Venons-en enfin au bâton merdeux, le vaccin. Comment expliquer qu’en 2019 déjà, selon une étude citée par la biologiste Françoise Salvadori et l’historien Laurent-Henri Vignaud (Antivax, la résistance aux vaccins du XVIIIe siècle à nos jours, Vendémiaire), les Français fussent les champions du monde de la méfiance devant les vaccins (près de 40 %), alors même que cet instrument merveilleux de la médecine moderne a non seulement été développé par l’un de leurs compatriotes mais qu’il a fait mille fois la preuve de son efficience – notamment pour la mortalité infantile ? Comment notre peuple, soi-disant si rationnel et en sus paradoxalement premier consommateur de médicaments au monde, a-t-il pu devenir superstitieux en de nombreuses matières, l’« on-nous-mentisme » courant de la terre plate à Bigpharma en passant par les illuminatis et QAnon ? Loin de nous l’idée de nous moquer ici de qui que ce soit. Mais bien plutôt de s’émouvoir de ce constat que notre peuple, ayant été abandonné par ses élites éducatives de tout ordre, prêtres, professeurs, intellectuels, scientifiques, politiques, a une fâcheuse tendance depuis quelques décennies à se jeter sur le premier charlatanisme venu pour essayer de retrouver un sens et un ordre à ce monde qui lui échappe.

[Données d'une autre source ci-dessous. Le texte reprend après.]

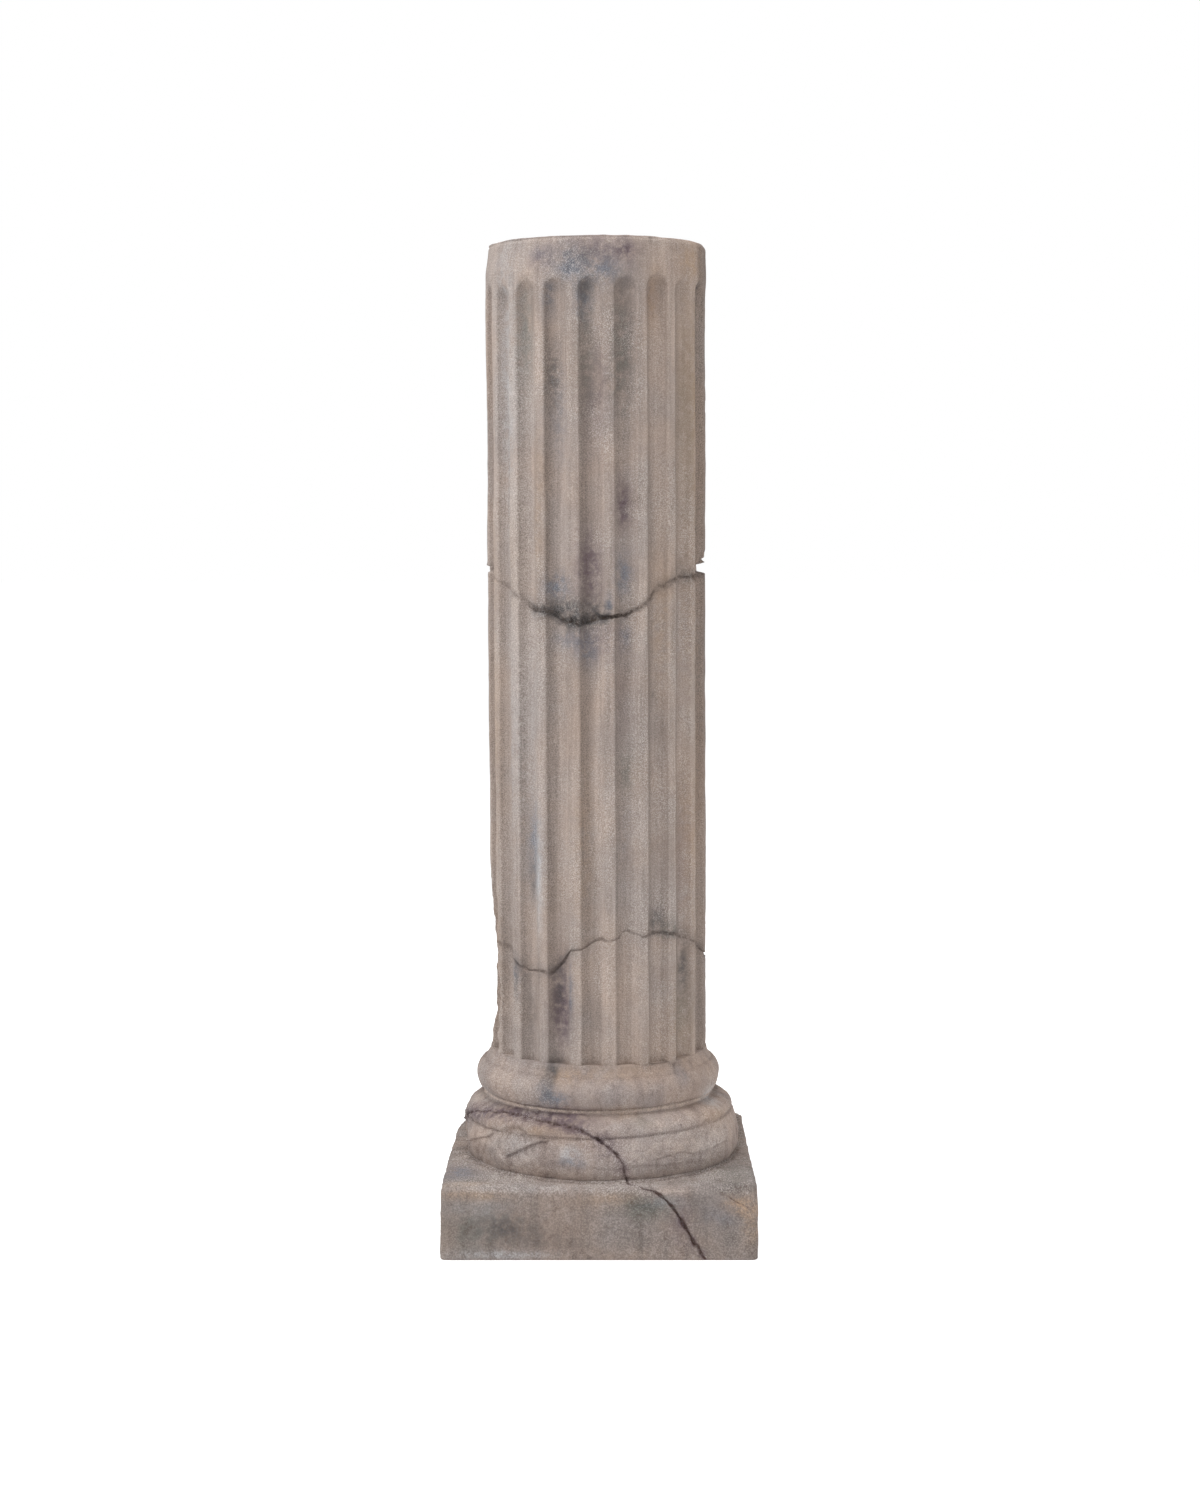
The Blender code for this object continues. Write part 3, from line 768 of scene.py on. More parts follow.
LOWER_CRACK = RingCrack.through(
    [
        (-88, 0.33, 0.003, 0.003, 0.0024, 0.32, 0.1), (-78, 0.319, 0.0026, 0.0026, 0.0021, 0.28, 0.1),
        (-67, 0.3125, 0.0024, 0.0024, 0.0021, 0.4, 0.15), (-57, 0.3094, 0.0022, 0.0024, 0.0021, 0.32, 0.1),
        (-51, 0.3031, 0.0026, 0.0026, 0.0024, 0.44, 0.2), (-44, 0.2924, 0.0026, 0.0026, 0.0024, 0.48, 0.2),
        (-41, 0.2886, 0.0026, 0.0026, 0.0024, 0.56, 0.25), (-36, 0.2904, 0.0024, 0.0024, 0.0024, 0.48, 0.25),
        (-30, 0.2915, 0.0024, 0.0024, 0.0024, 0.48, 0.2), (-27, 0.29, 0.0026, 0.0026, 0.0025, 0.52, 0.25),
        (-22, 0.2968, 0.0026, 0.0028, 0.0027, 0.52, 0.35), (-18, 0.3064, 0.0026, 0.0026, 0.0027, 0.56, 0.3),
        (-14, 0.3161, 0.0026, 0.0024, 0.0025, 0.6, 0.25), (-9, 0.3171, 0.0022, 0.0022, 0.0021, 0.48, 0.1),
        (-5, 0.3225, 0.0015, 0.0015, 0.0017, 0.28, 0.05), (-1, 0.326, 0.0016, 0.0016, 0.0017, 0.32, 0.05),
        (2, 0.328, 0.0024, 0.0026, 0.0022, 0.56, 0.1), (5, 0.3259, 0.0014, 0.0014, 0.0015, 0.28, 0.05),
        (11, 0.328, 0.0014, 0.0014, 0.0015, 0.28, 0.05), (13, 0.3345, 0.0014, 0.0014, 0.0014, 0.28, 0.05),
        (16, 0.3369, 0.0014, 0.0014, 0.0014, 0.28, 0.05), (19, 0.3327, 0.0014, 0.0014, 0.0015, 0.28, 0.05),
        (24, 0.329, 0.0016, 0.0016, 0.0015, 0.28, 0.1), (30, 0.3312, 0.002, 0.0018, 0.0018, 0.36, 0.25),
        (36, 0.3301, 0.0024, 0.002, 0.0021, 0.44, 0.4), (44, 0.3283, 0.0024, 0.0022, 0.0022, 0.52, 0.4),
        (54, 0.3227, 0.0024, 0.0022, 0.0022, 0.48, 0.3), (61, 0.3163, 0.0024, 0.0022, 0.0022, 0.44, 0.25),
        (72, 0.309, 0.0026, 0.0026, 0.0024, 0.36, 0.15), (80, 0.293, 0.005, 0.005, 0.0044, 0.4, 0.15),
        (98, 0.292, 0.005, 0.005, 0.0046, 0.4, 0.15), (106, 0.296, 0.0026, 0.0026, 0.0024, 0.4, 0.2),
        (126, 0.315, 0.0024, 0.0026, 0.0024, 0.44, 0.2), (138, 0.308, 0.0024, 0.0024, 0.0021, 0.36, 0.1),
        (150, 0.31, 0.0024, 0.0024, 0.0022, 0.4, 0.2), (160, 0.326, 0.0022, 0.0022, 0.0022, 0.4, 0.2),
        (171, 0.332, 0.0028, 0.0028, 0.0025, 0.48, 0.3), (184, 0.324, 0.0022, 0.0022, 0.0021, 0.36, 0.1),
        (196, 0.326, 0.0024, 0.0024, 0.0022, 0.4, 0.15), (208, 0.341, 0.0022, 0.0022, 0.0022, 0.4, 0.2),
        (221, 0.346, 0.0024, 0.0024, 0.0024, 0.44, 0.2), (234, 0.339, 0.0022, 0.0022, 0.0022, 0.36, 0.1),
        (247, 0.341, 0.0028, 0.0028, 0.0025, 0.4, 0.2),
    ],
    waver=0.0012,
)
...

Mais nous contournons décidément l’obstacle et ne répondons pas à la première question : instaurer un passe sanitaire, qui ou oblige de se faire vacciner ou force de se faire tester tous les quatre matins, était-ce la réponse appropriée au retour prédit de l’épidémie dans une « quatrième vague » ? En réalité, nous y avons un peu répondu : comment gouverner un peuple – et gouverner ici veut dire : protéger la vie de ses membres et au premier chef de ses membres les plus faibles, et ce n’est pas aux catholiques lecteurs de La Nef qui s’y connaissent en refus de l’avortement et de l’euthanasie, et en protection des handicapés que nous allons l’apprendre – comment donc gouverner un peuple rétif, qui se dit que décidément ces morts et ces malades ne le concernent pas ? Peut-être Monsieur Macron n’aura-t-il finalement pas eu le choix, en imposant cette restriction, provisoire nous le pensons, de certaines libertés individuelles dans une préservation du bien commun. C’est agaçant, mais c’est ainsi. Et il ne nous semble pas que les hypothèses échafaudées par certains selon lesquelles ce n’était qu’un premier pas vers une surveillance et un asservissement généraux puissent prévaloir sur les faits actuels – car elles ne demeurent que des hypothèses, et il serait toujours temps de combattre ces effets si par malheur ils advenaient.
En quelque sorte il nous apparaît que nombreux sont ceux qui se dissimulent les périls de la situation actuelle en évoquant ceux qui pourraient surgir dans l’avenir – comme des enfants qui arguent qu’il n’est pas grave qu’ils n’aient pas fait leurs devoirs puisque de toute façon ils mourront un jour ou la fin du monde aura bien lieu.
L’art du politique consiste d’abord de juger de la situation actuelle et d’y remédier. Et cet art ne peut s’exercer que dans une concorde civile : or, il nous semble que ce peuple est devenu trop individualiste, trop égoïste, trop borné, disons-le, pour qu’on se fie à ses réactions cutanées. D’ailleurs, nous n’avons jamais été démocrates au sens de l’imposition de la volonté du peuple – et chaque jour nous nous en félicitons.